_What you need to do_:
Find all lines in the records that include the word "scene", and copy them out.
───── Material to process
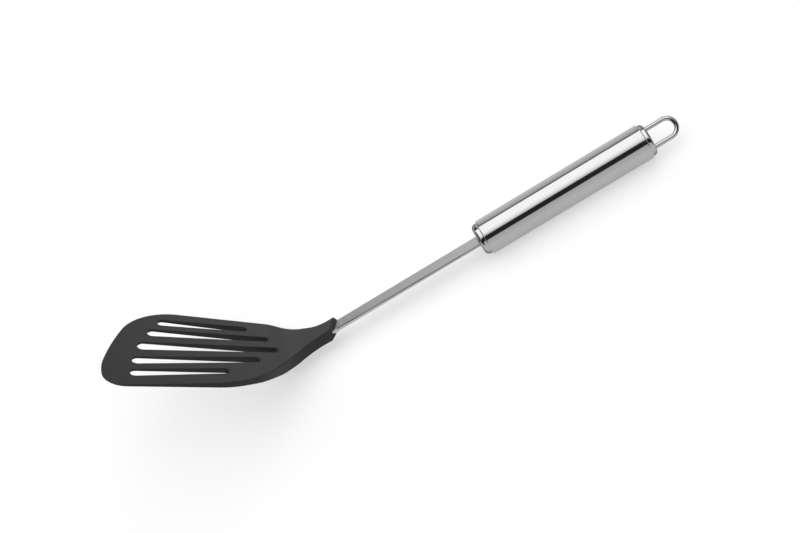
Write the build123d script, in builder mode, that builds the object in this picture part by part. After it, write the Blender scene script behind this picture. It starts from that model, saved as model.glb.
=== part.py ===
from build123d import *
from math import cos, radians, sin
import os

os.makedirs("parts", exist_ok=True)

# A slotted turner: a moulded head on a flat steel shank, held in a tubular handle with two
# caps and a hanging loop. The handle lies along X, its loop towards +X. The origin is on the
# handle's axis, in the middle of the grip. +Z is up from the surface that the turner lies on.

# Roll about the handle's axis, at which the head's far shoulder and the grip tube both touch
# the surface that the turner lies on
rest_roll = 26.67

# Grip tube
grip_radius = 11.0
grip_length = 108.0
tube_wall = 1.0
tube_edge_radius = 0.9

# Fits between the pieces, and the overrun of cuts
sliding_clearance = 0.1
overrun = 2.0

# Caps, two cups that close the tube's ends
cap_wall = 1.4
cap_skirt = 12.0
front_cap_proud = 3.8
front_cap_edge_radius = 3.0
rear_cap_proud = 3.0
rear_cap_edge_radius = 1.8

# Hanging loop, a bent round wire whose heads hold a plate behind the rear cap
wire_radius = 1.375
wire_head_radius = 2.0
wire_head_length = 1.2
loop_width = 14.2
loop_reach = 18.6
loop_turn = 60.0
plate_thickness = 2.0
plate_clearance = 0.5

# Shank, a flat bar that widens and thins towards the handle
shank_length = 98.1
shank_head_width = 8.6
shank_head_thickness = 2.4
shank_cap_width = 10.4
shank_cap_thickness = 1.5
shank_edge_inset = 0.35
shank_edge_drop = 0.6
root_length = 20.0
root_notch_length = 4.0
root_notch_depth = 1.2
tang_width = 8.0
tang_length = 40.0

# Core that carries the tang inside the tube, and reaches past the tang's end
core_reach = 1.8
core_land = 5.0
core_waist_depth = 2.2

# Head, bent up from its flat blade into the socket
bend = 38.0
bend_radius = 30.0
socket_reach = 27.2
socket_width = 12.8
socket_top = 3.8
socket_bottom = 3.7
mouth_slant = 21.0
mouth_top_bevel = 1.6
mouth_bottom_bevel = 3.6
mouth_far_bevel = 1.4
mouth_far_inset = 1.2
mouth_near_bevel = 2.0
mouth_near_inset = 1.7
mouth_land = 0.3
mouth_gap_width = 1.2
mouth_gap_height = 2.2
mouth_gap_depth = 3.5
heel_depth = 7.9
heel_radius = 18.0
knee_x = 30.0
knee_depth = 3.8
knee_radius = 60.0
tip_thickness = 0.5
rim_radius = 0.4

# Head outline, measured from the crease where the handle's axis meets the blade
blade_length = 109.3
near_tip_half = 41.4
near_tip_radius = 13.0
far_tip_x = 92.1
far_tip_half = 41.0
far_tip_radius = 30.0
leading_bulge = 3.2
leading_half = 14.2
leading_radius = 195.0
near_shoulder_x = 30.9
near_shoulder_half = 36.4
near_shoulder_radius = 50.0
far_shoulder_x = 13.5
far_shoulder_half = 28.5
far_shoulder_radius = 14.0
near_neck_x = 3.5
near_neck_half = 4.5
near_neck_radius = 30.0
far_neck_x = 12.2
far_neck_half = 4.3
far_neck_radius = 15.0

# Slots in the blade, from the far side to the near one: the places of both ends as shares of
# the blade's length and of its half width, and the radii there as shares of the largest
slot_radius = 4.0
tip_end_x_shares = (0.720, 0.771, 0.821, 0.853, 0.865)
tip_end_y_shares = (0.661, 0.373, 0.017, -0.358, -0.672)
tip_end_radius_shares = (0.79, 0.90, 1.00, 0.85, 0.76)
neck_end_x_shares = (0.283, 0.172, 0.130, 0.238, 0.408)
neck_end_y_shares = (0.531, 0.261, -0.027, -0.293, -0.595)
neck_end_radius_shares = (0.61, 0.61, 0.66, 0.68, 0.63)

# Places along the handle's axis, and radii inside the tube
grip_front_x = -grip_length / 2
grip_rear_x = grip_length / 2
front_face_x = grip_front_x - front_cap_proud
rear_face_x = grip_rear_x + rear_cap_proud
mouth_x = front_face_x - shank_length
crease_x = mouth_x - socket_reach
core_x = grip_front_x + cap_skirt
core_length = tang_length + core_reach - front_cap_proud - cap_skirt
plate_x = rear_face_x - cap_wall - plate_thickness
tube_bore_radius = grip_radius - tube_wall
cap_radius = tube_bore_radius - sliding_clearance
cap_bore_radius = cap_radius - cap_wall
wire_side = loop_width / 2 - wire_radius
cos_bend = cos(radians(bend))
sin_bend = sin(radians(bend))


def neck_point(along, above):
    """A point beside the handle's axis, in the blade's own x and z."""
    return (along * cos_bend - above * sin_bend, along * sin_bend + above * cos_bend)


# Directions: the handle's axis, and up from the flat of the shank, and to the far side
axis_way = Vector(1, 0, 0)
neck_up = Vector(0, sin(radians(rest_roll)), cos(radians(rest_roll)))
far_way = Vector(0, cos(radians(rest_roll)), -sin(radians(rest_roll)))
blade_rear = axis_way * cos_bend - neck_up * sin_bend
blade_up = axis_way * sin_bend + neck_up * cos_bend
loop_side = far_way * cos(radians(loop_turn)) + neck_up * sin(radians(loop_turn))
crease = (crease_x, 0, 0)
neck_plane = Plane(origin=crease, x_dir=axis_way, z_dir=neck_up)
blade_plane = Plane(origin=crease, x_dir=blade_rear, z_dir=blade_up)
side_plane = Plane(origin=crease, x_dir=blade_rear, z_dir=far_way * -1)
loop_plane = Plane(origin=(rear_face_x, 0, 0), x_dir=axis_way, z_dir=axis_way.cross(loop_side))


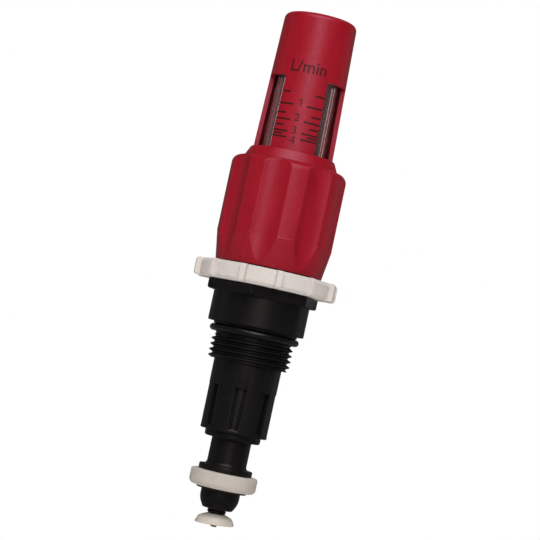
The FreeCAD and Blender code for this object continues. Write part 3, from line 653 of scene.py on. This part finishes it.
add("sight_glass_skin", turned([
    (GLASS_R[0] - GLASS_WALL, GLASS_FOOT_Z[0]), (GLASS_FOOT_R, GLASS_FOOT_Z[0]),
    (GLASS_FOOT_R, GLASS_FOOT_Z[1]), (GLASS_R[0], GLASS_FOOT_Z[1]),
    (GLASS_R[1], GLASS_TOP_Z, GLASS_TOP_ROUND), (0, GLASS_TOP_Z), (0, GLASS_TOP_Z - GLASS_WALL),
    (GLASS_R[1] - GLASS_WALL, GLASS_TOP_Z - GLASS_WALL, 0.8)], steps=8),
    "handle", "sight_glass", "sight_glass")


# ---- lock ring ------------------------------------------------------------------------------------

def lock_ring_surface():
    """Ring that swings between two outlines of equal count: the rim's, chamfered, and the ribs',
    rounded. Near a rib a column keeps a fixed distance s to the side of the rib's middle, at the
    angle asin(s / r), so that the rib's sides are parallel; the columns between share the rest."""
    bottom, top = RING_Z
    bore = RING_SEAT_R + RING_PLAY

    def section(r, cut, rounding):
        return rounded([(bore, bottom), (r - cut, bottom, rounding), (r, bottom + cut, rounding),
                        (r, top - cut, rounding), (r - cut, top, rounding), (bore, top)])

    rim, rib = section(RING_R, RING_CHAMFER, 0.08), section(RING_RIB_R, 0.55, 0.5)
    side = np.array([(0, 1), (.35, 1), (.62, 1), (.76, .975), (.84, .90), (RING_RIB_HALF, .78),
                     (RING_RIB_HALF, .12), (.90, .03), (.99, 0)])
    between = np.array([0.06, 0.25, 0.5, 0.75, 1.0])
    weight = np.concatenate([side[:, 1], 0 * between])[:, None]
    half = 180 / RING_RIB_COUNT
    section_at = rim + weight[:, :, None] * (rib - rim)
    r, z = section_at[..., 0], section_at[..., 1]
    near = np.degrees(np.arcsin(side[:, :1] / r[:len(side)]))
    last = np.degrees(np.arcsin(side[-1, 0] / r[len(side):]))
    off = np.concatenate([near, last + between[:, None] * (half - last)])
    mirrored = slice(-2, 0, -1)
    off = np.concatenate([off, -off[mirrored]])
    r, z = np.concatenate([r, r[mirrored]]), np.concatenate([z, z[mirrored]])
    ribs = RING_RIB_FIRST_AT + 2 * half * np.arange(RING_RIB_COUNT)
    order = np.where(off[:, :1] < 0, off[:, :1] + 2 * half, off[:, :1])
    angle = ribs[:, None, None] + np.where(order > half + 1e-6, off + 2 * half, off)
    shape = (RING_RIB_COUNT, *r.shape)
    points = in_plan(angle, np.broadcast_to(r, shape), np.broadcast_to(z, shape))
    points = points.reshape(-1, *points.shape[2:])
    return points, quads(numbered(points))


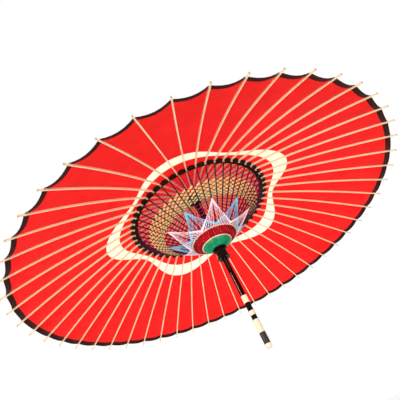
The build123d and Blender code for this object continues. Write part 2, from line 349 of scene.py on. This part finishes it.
──────────
_Result of the task_:
Write the build123d script, in builder mode, that builds the object in this picture part by part. After it, write the Blender scene script behind this picture. It starts from that model, saved as model.glb.
The FreeCAD and Blender code for this object continues. Write part 3, from line 653 of scene.py on. This part finishes it.
The build123d and Blender code for this object continues. Write part 2, from line 349 of scene.py on. This part finishes it.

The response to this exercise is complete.